Teresa mía, se me está fundiendo el cerebro. ¿Se da usted cuenta? Desde que he sabido que está usted prometida y que se aburre —no me pregunte quién me ha informado, porque soy un caballero— pretendo comprarla con regalos. Mi problema es que soy de decisiones lentas y dificultosas; sufro lo indecible cada vez que debo escoger una flor para lucir en la solapa, figúrese el sufrimiento que me está produciendo toda esta cuestión. ¿Acaso usted preferiría un claustro románico? ¿El edificio de la Lonja de mar? ¡Podríamos dormir en mitad del Salón de Contrataciones y tendríamos sueños góticos! Pídame lo que quiera, que mi fortuna es ilimitada, aunque no tanto como mi amor por usted. Sólo le pido que, por favor, me conteste alguna carta. Si en su respuesta llegara además la buena nueva de que ha dejado usted a su prometido, mi gozo no tendría fin. Su silencio me consume hasta los huesos. No sabe en qué estado tan triste me encuentro. Estoy anémico, neurasténico, dispéptico, clorótico, esquelético y antiestético. Y todos estos síntomas no se me van ni tomando Elixir Callol, que según los doctores tiene fama de curarlo todo, incluidas las dolencias que contraerás en el futuro.
Siento que mi mal se agrava.
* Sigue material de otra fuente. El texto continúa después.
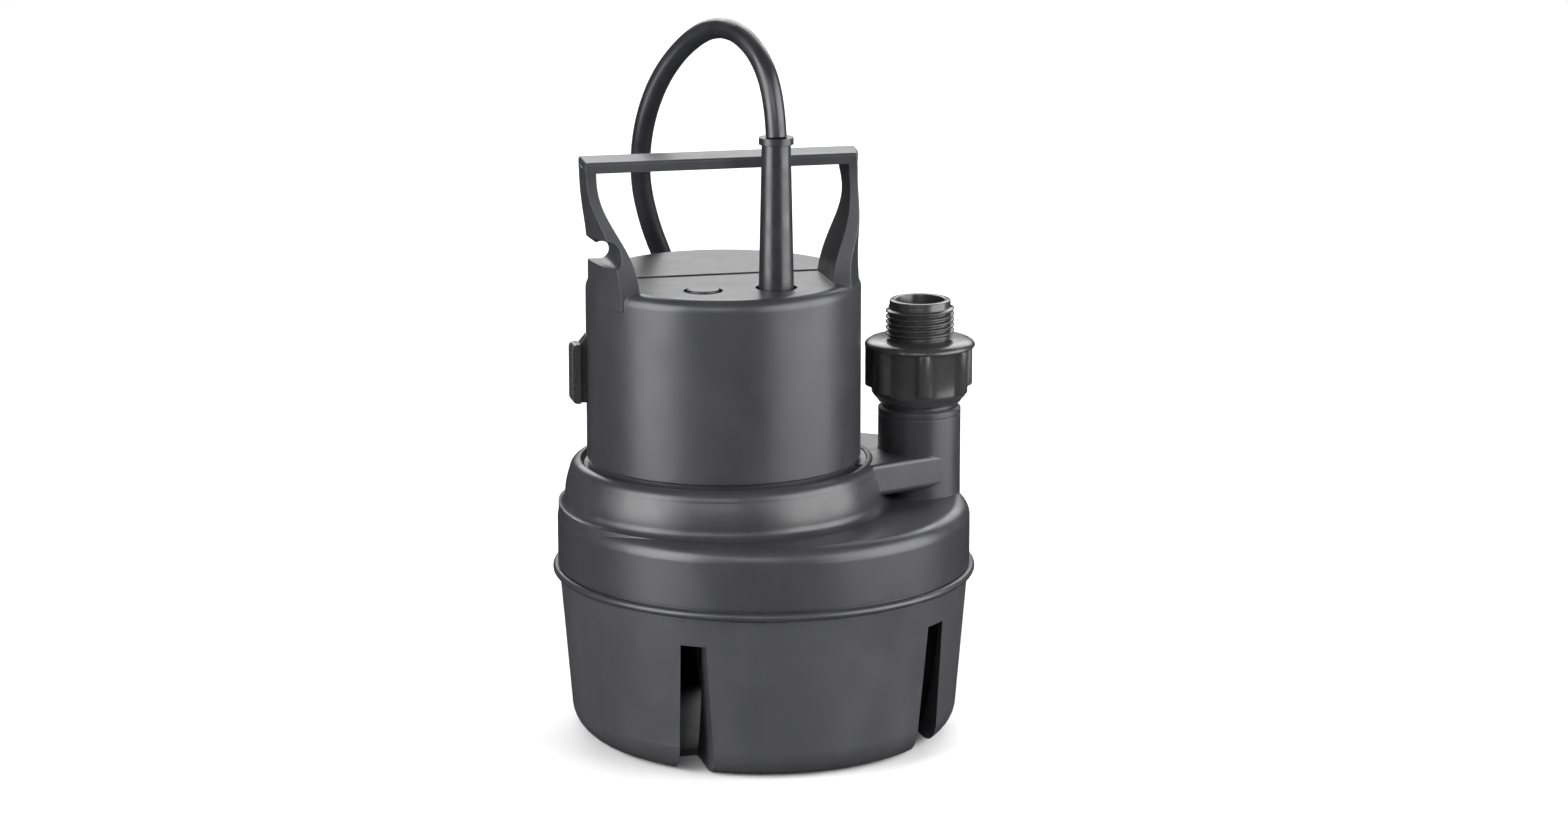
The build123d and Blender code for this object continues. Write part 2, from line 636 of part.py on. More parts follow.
with BuildPart() as lower_bearing:
    add(tube(SHAFT_R + RUNNING, BEARING_R, 112.4, 121.6))
save(lower_bearing, "lower_bearing")

with BuildPart() as upper_bearing:
    add(tube(SHAFT_R + RUNNING, BEARING_R, 156.6, 166))
save(upper_bearing, "upper_bearing")

with BuildPart() as upper_bracket:
    add(tube(0, CAN_INNER, 160, 162.5))
    add(tube(0, 11, 156.6, 166))
    add(tube(0, BEARING_R, 156, 167), mode=Mode.SUBTRACT)
    with Locations(MOTOR.offset(161)):
        with PolarLocations(25, 3, start_angle=90):
            Cylinder(8, 6, mode=Mode.SUBTRACT)
save(upper_bracket, "upper_bracket")

with BuildPart() as stator_core:
    add(tube(STATOR_BORE, CAN_INNER, STACK_LOW, STACK_HIGH))
    with BuildSketch(MOTOR.offset(STACK_LOW)):
        with PolarLocations(30, SLOTS):
            Rectangle(10, 8.4)
        with PolarLocations(24, SLOTS):
            Rectangle(4, 2)
    extrude(amount=STACK_HIGH - STACK_LOW, mode=Mode.SUBTRACT)
save(stator_core, "stator_core")

with BuildPart() as stator_windings:
    with BuildSketch(MOTOR.offset(121)):
        with PolarLocations(30, SLOTS):
            Rectangle(9.6, 8)
    extrude(amount=36)
    add(tube(25.2, 36, 118.5, 125.6))
    add(tube(25.2, 36, 152.4, 159.5))
    fillet(stator_windings.faces().sort_by(Axis.Z)[-1].edges(), 2.0)
    fillet(stator_windings.faces().sort_by(Axis.Z)[0].edges(), 2.0)
save(stator_windings, "stator_windings")

with BuildPart() as shaft:
    add(tube(0, SHAFT_R, 86.6, 168))
    chamfer(shaft.edges().group_by(Axis.Z)[0], 0.6)
    chamfer(shaft.edges().group_by(Axis.Z)[-1], 0.6)
save(shaft, "shaft")

with BuildPart() as rotor_core:
    add(tube(SHAFT_R, ROTOR_R, STACK_LOW, STACK_HIGH))
save(rotor_core, "rotor_core")

with BuildPart() as rotor_end_rings:
    add(tube(13, 22, STACK_LOW - 3.4, STACK_LOW))
    add(tube(13, 22, STACK_HIGH, STACK_HIGH + 3.4))
save(rotor_end_rings, "rotor_end_rings")

with BuildPart() as thrust_washers:
    add(tube(SHAFT_R, 7.2, 121.8, STACK_LOW))
    add(tube(SHAFT_R, 7.2, STACK_HIGH, 156.4))
save(thrust_washers, "thrust_washers")

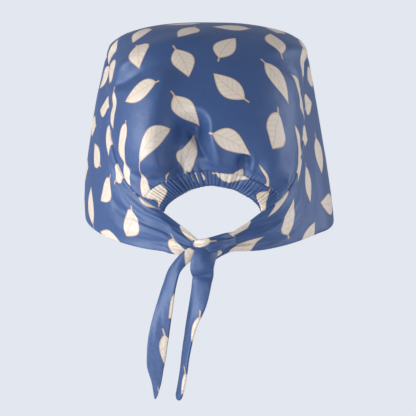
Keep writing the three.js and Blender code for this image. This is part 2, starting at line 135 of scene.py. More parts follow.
# The cloth stands up along the seams and is puckered by the stitches. It is a little crumpled all over.
SEAM_RISE = 1.5
SEAM_WIDTH = 2.4
SEAM_REACH = 16
PUCKER_LENGTH = 8
PUCKER_DEPTH = 1
PUCKER_STARTS = 3
PUCKER_REACH = 11
PUCKER_RUN_RIGHT = 3
PUCKER_RUN_LEFT = 50
CRUMPLES = [
    # size, depth
    (24, 1),
    (10, 0.4),
]
CRUMPLE_STARTS = 6
CRUMPLE_REACH = 34
CRUMPLE_FAR_OFF = 0.3
# Powers: the higher one is, the nearer to the seam the folds and the gathers go before they flatten.
FOLDS_END_AT_SEAM = 12
GATHERS_END_AT_SEAM = 14
FOLDS_START_ALONG = 0.08


def smooth_line(points):
    """A curve through the points for t from 0 to 1, eased by the square root of their spacing."""
    points = [Vector(p) for p in points]
    row = [points[0] * 2 - points[1], *points, points[-1] * 2 - points[-2]]

    def at(t):
        share = t * (len(points) - 1)
        i = min(int(share), len(points) - 2)
        share -= i
        p0, p1, p2, p3 = row[i : i + 4]
        d1 = (p2 - p1).length ** 0.5
        if d1 < 1e-4:
            d1 = 1
        d0 = (p1 - p0).length ** 0.5
        d2 = (p3 - p2).length ** 0.5
        if d0 < 1e-4:
            d0 = d1
        if d2 < 1e-4:
            d2 = d1
        leave = ((p1 - p0) / d0 - (p2 - p0) / (d0 + d1) + (p2 - p1) / d1) * d1
        arrive = ((p2 - p1) / d1 - (p3 - p1) / (d1 + d2) + (p3 - p2) / d2) * d1
        bend = (p2 - p1) * 3 - leave * 2 - arrive
        twist = (p1 - p2) * 2 + leave + arrive
        return p1 + (leave + (bend + twist * share) * share) * share

    return at


def ease(x, low, high):
    """From 0 at low to 1 at high, with a soft start and end."""
    share = min(max((x - low) / (high - low), 0), 1)
    return share * share * (3 - 2 * share)


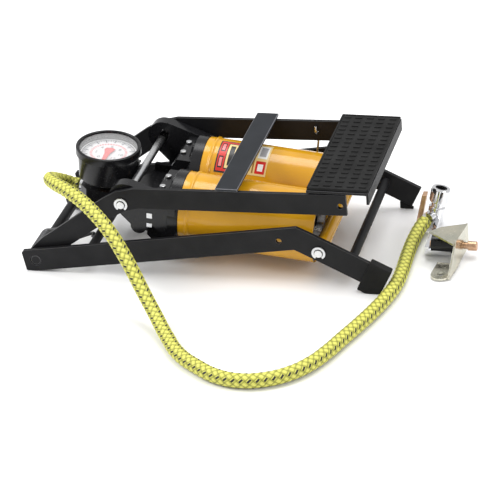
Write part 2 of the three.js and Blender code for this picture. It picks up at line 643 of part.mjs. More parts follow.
// The thumb lever, pressed from one sheet: a web over the cam, a flange on the pin, a holed thumb tab.
function chuckLever() {
  const web = slabZ(polygon([[302, -12], [323, -29], [327.8, 3], [310, -4]]), 22.4, 23.8);
  const turn = -0.141; // the flange runs out slightly from the line of the pump
  const outline = polygon([[0, 1.2], [20, 1.2], [30, 3], [44, 4], [46, 9], [46, 23.8], [18, 23.8], [9, 13],
    [0, 3]]);
  const flange = slabX(outline, 0, 1.5).rotateZ(turn).translate(320.6, -42, 0);
  const tabShape = new THREE.Shape();
  tabShape.absarc(314.5, -37, 7.3, Math.PI, Math.PI * 2, false);
  tabShape.lineTo(325, -20);
  tabShape.lineTo(309, -20);
  tabShape.closePath();
  const tab = slabZ(tabShape, 1.2, 2.6);
  const hole = barZ(2.4, 0, 10, 314.5, -37, 16);
  const pinHole = barX(2.8, 318, 332, ...LEVER_PIN, 20);
  return cut(join(web, flange, tab), hole, pinHole);
}

const group = new THREE.Group();
const shifted = new THREE.Group();
shifted.add(baseFrame(), pedalFrame(), pump(), hose(), chuck());
shifted.position.copy(ORIGIN).negate();
group.add(shifted);

export default group;
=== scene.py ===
"""A twin-barrel foot pump: hinged frames, paired barrels, dial gauge, braided hose and lever chuck."""
import math

import bmesh
import bpy
from mathutils import Matrix, Vector


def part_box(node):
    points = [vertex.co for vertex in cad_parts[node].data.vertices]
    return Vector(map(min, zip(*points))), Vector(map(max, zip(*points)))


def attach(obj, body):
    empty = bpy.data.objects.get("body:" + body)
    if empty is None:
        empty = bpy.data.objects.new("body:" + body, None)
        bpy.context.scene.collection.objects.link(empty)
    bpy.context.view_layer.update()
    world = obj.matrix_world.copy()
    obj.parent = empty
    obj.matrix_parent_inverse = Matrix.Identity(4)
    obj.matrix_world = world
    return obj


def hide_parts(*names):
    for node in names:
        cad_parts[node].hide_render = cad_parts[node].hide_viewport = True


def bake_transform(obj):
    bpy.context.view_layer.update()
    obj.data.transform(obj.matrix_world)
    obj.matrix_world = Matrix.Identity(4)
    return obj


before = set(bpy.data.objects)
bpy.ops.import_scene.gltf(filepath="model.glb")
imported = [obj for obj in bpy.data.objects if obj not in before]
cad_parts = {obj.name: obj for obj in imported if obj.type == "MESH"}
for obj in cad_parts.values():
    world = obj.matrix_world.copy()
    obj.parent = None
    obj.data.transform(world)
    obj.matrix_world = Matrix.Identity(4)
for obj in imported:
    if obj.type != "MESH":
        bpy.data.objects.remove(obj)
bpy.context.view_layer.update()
MM = 0.001


# Camera and light. The pump stands on a plain white floor under large soft lamps, and is seen
# from its hose side, a little above, with a long lens and a slight tilt.
def set_camera():
    turn, fall, roll = (math.radians(a) for a in (17.17, 29.42, -5.12))
    flat = math.cos(fall)
    forward = Vector((-math.sin(turn) * flat, math.cos(turn) * flat, -math.sin(fall)))
    level = Vector((math.cos(turn), math.sin(turn), 0))
    rise = level.cross(forward)
    across = level * math.cos(roll) + rise * math.sin(roll)
    upward = rise * math.cos(roll) - level * math.sin(roll)
    distance = 1.797
    place = Vector((17.2, 0, -8.7)) * MM - forward * distance
    camera = bpy.data.objects.new("camera", bpy.data.cameras.new("camera"))
    bpy.context.scene.collection.objects.link(camera)
    camera.data.lens = 168.7
    camera.data.sensor_width = 36
    camera.data.clip_end = 30
    camera.matrix_world = Matrix((
        (across.x, upward.x, -forward.x, place.x),
        (across.y, upward.y, -forward.y, place.y),
        (across.z, upward.z, -forward.z, place.z),
        (0, 0, 0, 1),
    ))
    bpy.context.scene.camera = camera


def softbox(name, place, target, size, watts):
    lamp = bpy.data.lights.new(name, "AREA")
    lamp.shape = "RECTANGLE"
    lamp.size, lamp.size_y = size
    lamp.energy = watts
    holder = bpy.data.objects.new(name, lamp)
    bpy.context.scene.collection.objects.link(holder)
    aim = (Vector(target) - Vector(place)).to_track_quat("-Z", "Y")
    holder.matrix_world = Matrix.Translation(place) @ aim.to_matrix().to_4x4()


def set_studio():
    world = bpy.data.worlds.new("studio")
    world.use_nodes = True
    background = world.node_tree.nodes["Background"]
    background.inputs["Color"].default_value = (1, 1, 1, 1)
    background.inputs["Strength"].default_value = 0.75
    bpy.context.scene.world = world
    softbox("lamp_left", (-1.3, -0.5, 1.5), (0, 0, 0), (1.2, 0.9), 26)
    softbox("lamp_top", (0.3, 0.5, 1.9), (0.05, 0, 0), (1.6, 1.0), 24)
    softbox("lamp_right", (1.6, -0.7, 0.9), (0.05, 0, 0), (0.8, 0.8), 9)
    bpy.context.scene.view_settings.view_transform = "Standard"


def lay_floor():
    mesh = bmesh.new()
    bmesh.ops.create_grid(mesh, x_segments=1, y_segments=1, size=6)
    data = bpy.data.meshes.new("floor")
    mesh.to_mesh(data)
    mesh.free()
    floor = bpy.data.objects.new("floor", data)
    bpy.context.scene.collection.objects.link(floor)
    material = bpy.data.materials.new("floor_white")
    material.use_nodes = True
    surface = material.node_tree.nodes["Principled BSDF"]
    surface.inputs["Base Color"].default_value = (0.93, 0.93, 0.935, 1)
    surface.inputs["Roughness"].default_value = 0.22
    data.materials.append(material)


set_camera()
set_studio()
lay_floor()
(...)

La causa son las incertidumbres y los nervios. No dejo de preguntarme qué causa puede tener esta apatía suya hacia mi persona. He resuelto culpar a los americanos. No debería haber hablado con tanta vehemencia acerca de los autos y las modernidades de aquel lejano continente. Me doy cuenta de que estas palabras la contrariaron. Le pido humildes disculpas. Si lo prefiere, seremos más barceloneses que la Moños. Más mataroneses que el barón de Maldà durante la fiesta mayor. Los domingos iremos de paseo a la Font del Gat. Su prometido puede acompañarnos, si gusta. Pero, se lo suplico, adminístreme de una vez la única medicina que necesito: el Elixir Teresa. Diversas veces al día y en dosis de choque.